I had a friend who looked like "Rebbecca of Sunny Brook Farm". I admired her beauty and charming ways. She was everything I aspired to be. She had beautiful, waist length hair, flawless complexion and a perfectly proportioned face. She was charming!




She would "Charm" everyone she'd meet. For example, one summer we went to an orchard to pick Bing cherries. They gave us boxes and told us where to find the ladders. As I struggled to haul the splintered ladder up to the tree I noticed there were several farm workers competing for my friend's attention. They were almost bending over backward in order to fill all her needs carrying her ladder and setting it in position. And add insult to injury, they were actually helping her pick cherries! They never even gave me a second look let alone the time of day! OH, to be so charming!

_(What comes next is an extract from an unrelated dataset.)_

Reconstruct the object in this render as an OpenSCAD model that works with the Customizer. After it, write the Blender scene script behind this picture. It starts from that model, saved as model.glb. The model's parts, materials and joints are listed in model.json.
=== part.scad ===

I was born into a very loving family where it was easy to charm them. Unconditional love is wonderful! Early on I realized the real world was not so kind or forgiving. I was and still am incredibly naive. I had difficulty understanding the teacher's directions so in second grade I was actually tested for retardation because my teacher was convinced that there was something wrong with me. After the results showed that I was actually intelligent, the teacher then thought I was just being defiant and definitely not charming!

Another time I was shocked to find out what I was labeled by the employees of a local restaurant. My son was five at the time and my older daughters were trying to locate me so I could pick them up at the high school. They called the restaurant I told them I'd be at. One of the employees asked for a description of who they were looking for. After their detailed description they quipped...."Oh, you mean "CRAZY POLLY"? Great, this is what I always strived for! Can you believe the indignity? Can you see why I tend to be on the defensive? What happened to "CHARMING POLLY"? And, I tried so hard to be charming!

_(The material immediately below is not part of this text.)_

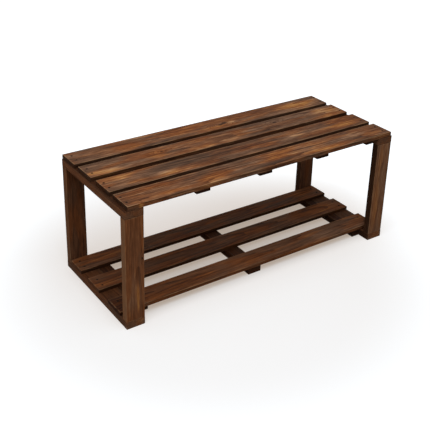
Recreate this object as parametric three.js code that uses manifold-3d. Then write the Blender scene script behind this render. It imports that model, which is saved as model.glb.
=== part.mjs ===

Now that I'm older these doubts seem to have vanished for the most part. I realize that the dubious title that the restaurant gave me was more out of affection for my enthusiastic and unique personality.
In preparation for my daughter's opera yesterday I dressed up, make-up and all! I felt charming! I now was ready to meet the stars and maestro backstage. And it worked, I felt confident, pretty and classy! It looked as if this time I had actually charmed everyone I met backstage. Hey, it felt good! Did I actually really charm someone?

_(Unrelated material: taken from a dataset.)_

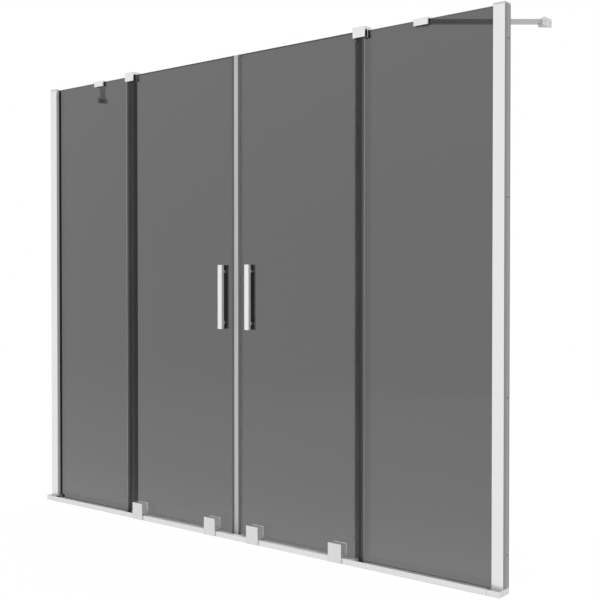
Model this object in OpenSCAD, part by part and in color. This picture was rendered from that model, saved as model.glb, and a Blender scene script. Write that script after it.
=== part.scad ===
// Sliding bath screen for a bath between two walls: a fixed glass panel at each side and two
// glass doors in the middle, which part at a magnetic seal and slide outwards in front of the
// fixed panels. Each door stands on two grooved rollers that run on a rail in the bottom track,
// and its top edge runs through a guide clamped on the fixed panel.
//
// X runs along the screen to the right, Y runs back towards the bath, Z is up. The origin is on
// the underside of the bottom track, where the doors meet and under the middle of the fixed glass.

/* [Overall] */
// Width of the screen from wall to wall
screen_w = 1850; // [1700:10:2100]
// Height of the screen from the bath rim
screen_h = 1500; // [1300:10:1600]

/* [Glass] */
// Width of the left fixed panel from the wall to its free edge
left_fixed_w = 445; // [421:2:499]
// Width of the right fixed panel from the wall to its free edge
right_fixed_w = 478; // [420:2:500]
// Thickness of every pane
glass_t = 6; // [5:0.5:8]
// Gap between the fixed panes and the sliding panes
panel_gap = 7; // [6.5:0.25:9]
// How far the closed left door overlaps its fixed panel
left_overlap = 21; // [20:1:36]
// How far the closed right door overlaps its fixed panel
right_overlap = 32; // [20:1:36]
// How far the fixed glass ends below the top of the wall profiles
fixed_top_drop = 1.5; // [1:0.25:3]
// How far the door glass ends below the top of the wall profiles
door_top_drop = 3; // [2.5:0.25:6]
// Height of the underside of the door glass above the bath rim
door_bottom = 12; // [11.5:0.25:14]

/* [Wall profiles] */
// Width of the wall profiles along the screen
profile_w = 34; // [32:0.5:42]
// Depth of the wall channel that holds the fixed glass
channel_d = 18; // [17:0.5:24]
// Wall thickness of the wall channel
channel_t = 2; // [1.6:0.1:2.4]
// Depth of the clip-on cover in front of the wall channel
cover_d = 12; // [11:0.25:16]
// Wall thickness of the clip-on cover
cover_t = 1.8; // [1.4:0.1:2.2]
// Thickness of the caps on top of the wall profiles
cap_t = 4; // [3.5:0.25:6]
// Distance from the wall to the edge of the fixed glass
glass_inset = 9; // [7:0.5:11]
// How far the rear leg of the wall channel stays behind the front one
rear_setback = 11; // [8:0.5:12]
// Radius of the wall screw holes
wall_hole_r = 2.75; // [2.25:0.25:3.25]
// Distance of the lowest and the highest wall hole from the ends of the channel
wall_hole_end = 85; // [60:5:120]
// Distance between the two wall holes at each end
wall_hole_pitch = 400; // [300:10:450]

/* [Bottom track] */
// Height of the bottom track
track_h = 16.5; // [15.5:0.25:18]
// Thickness of the front wall of the track
track_t = 2.5; // [2:0.25:3]
// Thickness of the floor of the track
track_floor = 2.5; // [2:0.25:3]
// Height of the runner rail above the floor of the track
rail_h = 7; // [6:0.25:8]
// Thickness of the runner rail
rail_t = 3; // [2.5:0.25:3.5]
// Thickness of the two lips that seat the fixed glass
lip_t = 2; // [1.6:0.1:2.4]
// Height of the two lips that seat the fixed glass
lip_h = 4; // [3.5:0.25:5]
// Length of the moulded track ends along the screen
track_end_w = 37.5; // [36:0.5:44]
// Depth of the two silicone grooves under the track
groove_depth = 0.8; // [0.5:0.1:1.2]
// Width of the two silicone grooves under the track
groove_w = 7; // [4:0.5:9]

/* [Roller carriers] */
// Width of a roller carrier
carrier_w = 47; // [46:0.5:56]
// Depth of a roller carrier in front of the door glass
carrier_d = 30; // [29:0.5:34]
// Height of the top of a roller carrier above the bath rim
carrier_top = 55.5; // [55:0.5:64]
// Thickness of the front plate of a carrier
skirt_t = 3; // [2.5:0.25:4]
// Height of the lower edge of the front plate above the bath rim
skirt_bottom = 0.5; // [0.5:0.25:6]
// Wall thickness of the carrier housing
carrier_t = 2.5; // [2:0.25:3]
// How far the carrier housing stays behind the edges of its front plate
carrier_inset = 1.5; // [0.75:0.25:2]
// Distance from the outer edge of the door glass to the middle of the outer carrier
carrier_outer = 73.25; // [66:0.25:90]
// Distance from the middle of the screen to the middle of the inner carrier
carrier_inner = 90.25; // [84:0.25:110]
// Radius of the roller at the bottom of its groove
roller_r = 14; // [13.5:0.25:15]
// Depth of the groove in the roller
roller_groove = 3.5; // [2.5:0.25:4]
// Width of the roller
roller_w = 9; // [8:0.25:11]
// Radius of the roller axle
axle_r = 3; // [2.5:0.25:3.5]
// Outer radius of the roller bearing
bearing_r = 8; // [7:0.25:9]
// Width of the roller bearing
bearing_w = 5; // [4:0.25:6]

/* [Handles] */
// Length of the handle bars
handle_l = 200; // [160:10:300]
// Width of the handle bars
handle_w = 17.5; // [14:0.5:20]
// Depth of the outer handle bars
handle_d = 11.5; // [9:0.5:12]
// Gap between an outer handle bar and the glass
handle_gap = 5.5; // [5:0.5:9]
// Depth of the slim handle bars on the bath side
inner_handle_d = 6.5; // [5.5:0.25:8]
// Gap between an inner handle bar and the glass
inner_gap = 5.5; // [5:0.25:7]
// Distance of the handles from the middle of the screen
handle_x = 56.5; // [50:0.5:80]
// Height of the middle of the handles
handle_z = 750; // [650:10:900]
// Distance between the two fixings of a handle
handle_pitch = 160; // [120:5:180]
// Radius of the handle posts
post_r = 7; // [6:0.25:8]

/* [Seals] */
// Half the width of the closed magnetic seal, from the middle to the glass
magnet_seal_w = 9.5; // [8.5:0.25:12]
// Width of the clips that hold the seals on the glass
seal_clip = 9; // [7:0.5:11]
// Thickness of the seal clips on each side of the glass
seal_t = 1.2; // [1:0.1:1.4]
// How far the outer seal of a door stands out past the glass
edge_seal_w = 10.5; // [7:0.5:12]

/* [Top guides] */
// Length of a top guide along the screen
guide_w = 41.5; // [36:0.5:50]
// Height of a top guide
guide_h = 30; // [26:1:36]
// How far a top guide rises above the top of the wall profiles
guide_rise = 8.5; // [7:0.5:12]
// Depth of the rear leg of a top guide
guide_rear = 8; // [7:0.5:12]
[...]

And then it happened....I was tapped on the shoulder and a familiar face greeted me by my name. Hello Mrs.........I remember you so well, you left a lasting impression! What did she mean by that statement! Trembling with fear I melted right there on the floor of the opera house! I felt all the color drain from my face! All my confident feelings left at that moment....so much for "Charm". All these childhood fears and inasdequencies came rushing back. Thank goodness this sad feeling was dispelled in a moment when she said that she remembered me being "Exuberant" and "Artistic".
Who cares if I'm not the most charming guest at a party. I'm and enthusiastic about life. I love my life and that's all that matters. I can't be something I'm not but I can be true to my self. I love to create sculptures, and you'll never catch me without my camera. I also enjoy creating hearty home-cooked meals. I find gardening peaceful and canning food satisfying.
But, still lingering some where deep inside me is still a faint desire to be "Charming". Perhaps some where in the far future someone will see me walking down the street humped over and walking with a cane and then they will point and whisper to themselves...."Now there goes an artistic, elderly lady who is enthusiastic, artistic and also very charming."

Tuesday, October 6, 2009

POLLY'S PERILS

I don't know what it is about me that seems to attract drama like a magnet. For example; On a recent trip to a local restaurant two teacher friends and I settled into a cozy, private corner to have lunch. We had barely seated ourselves when our waiter asked if we were ready to order....the heat was on. I was naughty and ordered something fattening that I hadn't ordered in years.....a patty melt and....garlic fries. When my lunch arrived I greedily grabbed a french fry only to find it was barely luke warm, limp with a strong garlic taste. Fries have to be piping hot to be any good otherwise....forget it! So, I told the waiter about the fries. In the mean time I bit into my patty melt and discovered something strange....crispy on one side soggy on the other and guess what? No cheese on the patty melt! So, you guessed it, as soon as the waiter came by I mentioned to him that I think the cook must have been in a hurry because he forgot to grill one side of the bread and also forgot the cheese. I was polite and calm but inspite of this our conversation caught the ear and eye of the manager who stepped in and offered me a full refund! Yeah! The garlic free fries finally arrived piping hot this time. After all this commotion I decided to be happy with my hot fries and coffee. And, I must admit, after staring at my platter for over an hour I was tempted to sneak the meat from under the limp bread and I ate it with some satisfaction!